Far from being a cruel joke, what Jesus says here is deep wisdom. He bids us to be cheerful, not in flight from the world and its tribulations, but in the face of the things which confront us. It has entirely to do with how we see and think about things. That is why it is so significant that Jesus begins with what is really a kind of commonplace; “in the world ye have tribulation.” To be sure. How can he then say, “be of good cheer”? Because “I have overcome the world.”
This is the key point. Yet the very language of victory, of overcoming, suggests opposition and division, a ‘them versus us’ mentality, a conflict narrative. Is that what Jesus means? He means rather, I think, that he has overcome the separation of our humanity from the world and from one another because of our separation from God. Such are the radical teachings that belong to the idea of creation and the story of the Fall. The overcoming is human redemption accomplished by God in Christ through the humanity which he has assumed.

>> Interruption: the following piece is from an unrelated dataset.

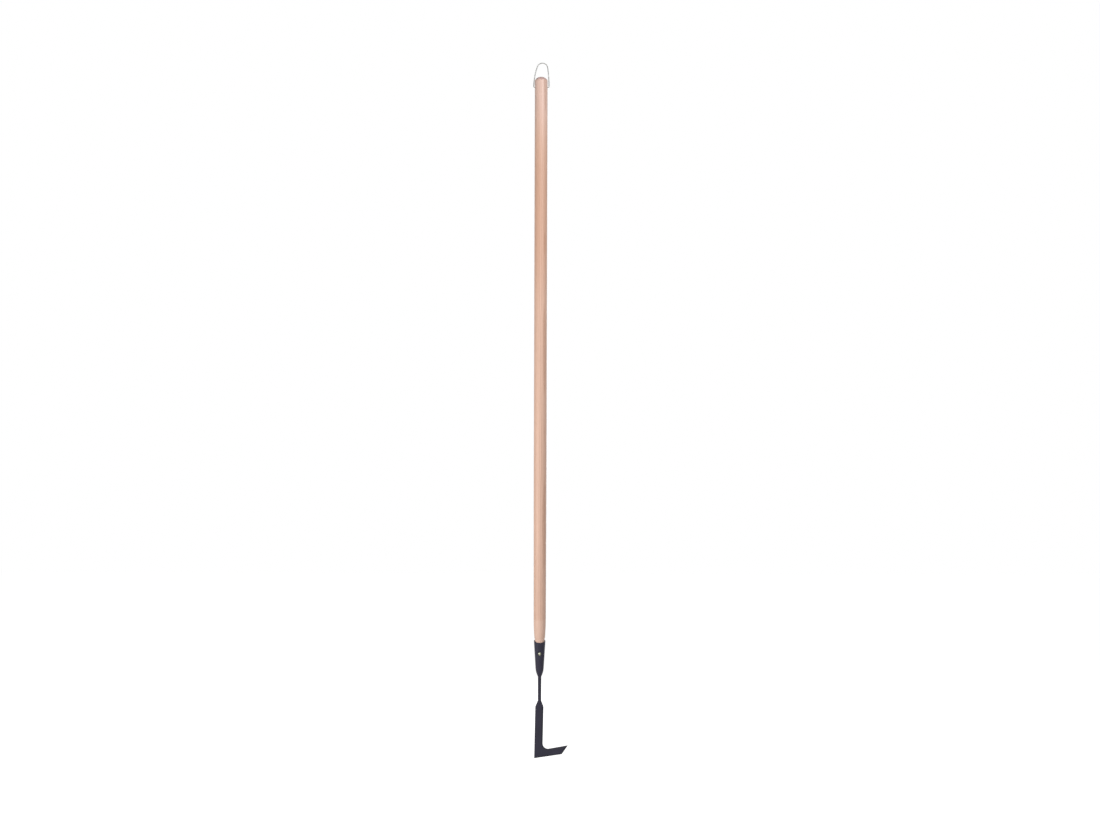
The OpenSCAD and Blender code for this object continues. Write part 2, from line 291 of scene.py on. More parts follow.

Nowhere is the deeper meaning of this shown than in the wonderful phrase which captures the whole logic of God’s engagement with our humanity and our world. Jesus says, “I came forth from the Father, and am come into the world: again, I leave the world, and go to the Father.” “Because I go to the Father” is the great mantra of Eastertide. It signals nothing less than our being gathered into the love of God through Christ’s death and resurrection. Rogation Sunday shows us that this is cosmic. The whole world is gathered into God and returned to its truth in God. Rogation refers to the fundamental sense of prayer as asking, to what we desire which is the good which we seek for ourselves and for the world in the truth and goodness of God himself. The Easter mantra connects to the Our Father. As Origen, Augustine, Aquinas and a host of others remind us, nowhere in the Hebrew Scriptures is God prayed to as Father. Here everything is gathered into the divine intimacy revealed through the words of the Son.